My goal is to create a parser for TCP packets that are using a custom spec from the Options Price Reporting Authority found here but I have no idea where to start. I've never worked with low-level stuff and I'd appreciate if I got some guidance.
The huge problem is I don't have access to the actual network because it costs a huge sum per month and all I can work off is the specification. I don't even if it's possible. Do you step by step parse each byte and hope for the best? Do you first re-create some example data using the bytes in the spec and then parse it? Isn't that also difficult since (I think) that TCP spread the data to multiple blocks?

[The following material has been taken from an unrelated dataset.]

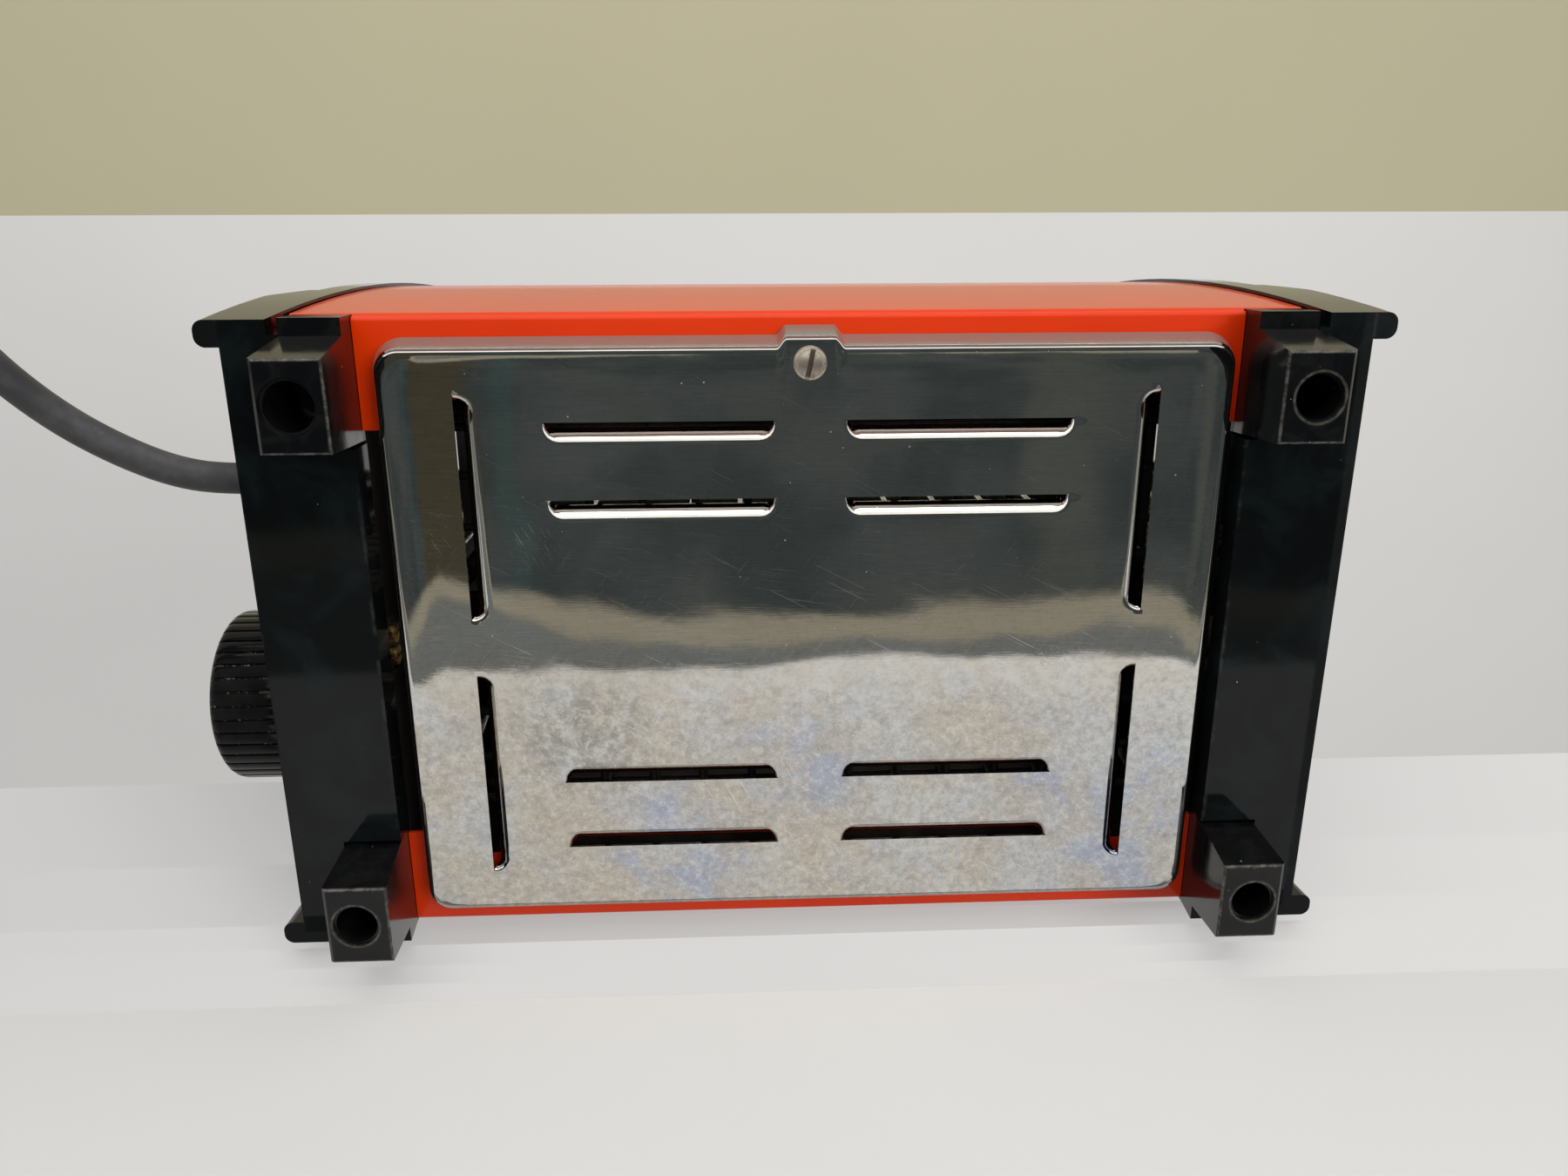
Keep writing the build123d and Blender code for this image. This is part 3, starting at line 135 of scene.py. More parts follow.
# ---------------------------------------------------------------- sizes and colours that a user may change
class ToasterSizes(bpy.types.PropertyGroup):
    """Sizes of the pieces that are built here."""

    cord_diameter: FloatProperty(
        name="Cord diameter", description="Thickness of the mains lead", default=0.007, min=0.004, unit="LENGTH"
    )
    cord_length: FloatProperty(
        name="Cord length", description="Whole length of the mains lead", default=1.5, min=0.5, unit="LENGTH"
    )
    sheet: FloatProperty(
        name="Plate thickness", description="Thickness of the base plate's steel", default=0.0008, unit="LENGTH"
    )
    louvre_depth: FloatProperty(
        name="Louvre depth", description="How far a louvre's lip is pushed in", default=0.0022, unit="LENGTH"
    )
    crown: FloatProperty(
        name="Edge crown",
        description="How far the flat of the plate bends up before its edge, or down if negative",
        default=-0.00050,
        unit="LENGTH",
    )
    knob_ribs: IntProperty(name="Knob ribs", description="Number of ribs round the knob", default=40, min=8)
    knob_groove: FloatProperty(
        name="Knob groove", description="Width of the groove between two ribs", default=0.00055, unit="LENGTH"
    )
    sleeve_rings: IntProperty(name="Sleeve rings", description="Rings along the plug's sleeve", default=5, min=1)
    dial_marks: IntProperty(name="Dial marks", description="Marks round the timer knob", default=11, min=2)


class ToasterColours(bpy.types.PropertyGroup):
    """Main colours of the finishes."""

    enamel: FloatVectorProperty(
        name="Enamel", description="Colour of the doors and rails", subtype="COLOR", size=4,
        default=(0.66, 0.034, 0.0006, 1.0), min=0.0, max=1.0,
    )
    moulding: FloatVectorProperty(
        name="Moulding", description="Colour of the end caps and feet", subtype="COLOR", size=4,
        default=(0.0025, 0.0030, 0.0033, 1.0), min=0.0, max=1.0,
    )
    steel: FloatVectorProperty(
        name="Steel", description="Colour of the polished plate", subtype="COLOR", size=4,
        default=(0.73, 0.715, 0.68, 1.0), min=0.0, max=1.0,
    )
    cord: FloatVectorProperty(
        name="Cord", description="Colour of the mains lead", subtype="COLOR", size=4,
        default=(0.040, 0.042, 0.047, 1.0), min=0.0, max=1.0,
    )
    floor: FloatVectorProperty(
        name="Floor", description="Colour of the floor and backdrop", subtype="COLOR", size=4,
        default=(0.63, 0.63, 0.625, 1.0), min=0.0, max=1.0,
    )


class ToasterStage(bpy.types.PropertyGroup):
    """Camera and lights."""

    lens: FloatProperty(name="Lens", description="Focal length of the camera", default=26.0, unit="CAMERA")
    key_power: FloatProperty(
        name="Key light", description="Power of the light over the rear door", default=9.5, unit="POWER"
    )
    fill_power: FloatProperty(
        name="Fill light", description="Power of the light in front of the base", default=5.0, unit="POWER"
    )
    top_power: FloatProperty(
        name="Top light", description="Power of the light over the standing toaster", default=9.0, unit="POWER"
    )
    surroundings: FloatProperty(name="Surroundings", description="Brightness of the room", default=0.40, min=0.0)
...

That's quite an elaborate data feed. A quick review of the spec shows that it contains enough information to write a program in either nodejs or golang to ingest it.
Getting it to work will be a big job. Your question didn't mention your level of programming skill, or of your network engineering skill. So it's hard to guess how much learning lies ahead of you to get this done.
A few things.
It's a complex enough protocol that you will need to test it with correctly formatted sample data. You need a fairly large collection of sample packets in order to mock your data feed (that is, build a fake data feed for testing purposes). While nothing is impossible, it will be very difficult to build a bug-free program to handle this data without extensive tests.
If you have a developer relationship to the publisher of the data feed, you should ask if they offer sample data for testing.
It is not a TCP / IP data feed. It is an IP multicast datagram feed. In IP multicast feeds you set up a server to listen for the incoming data packets. They use multicast to achieve the very low latencies necessary for predatory algorithmic trading.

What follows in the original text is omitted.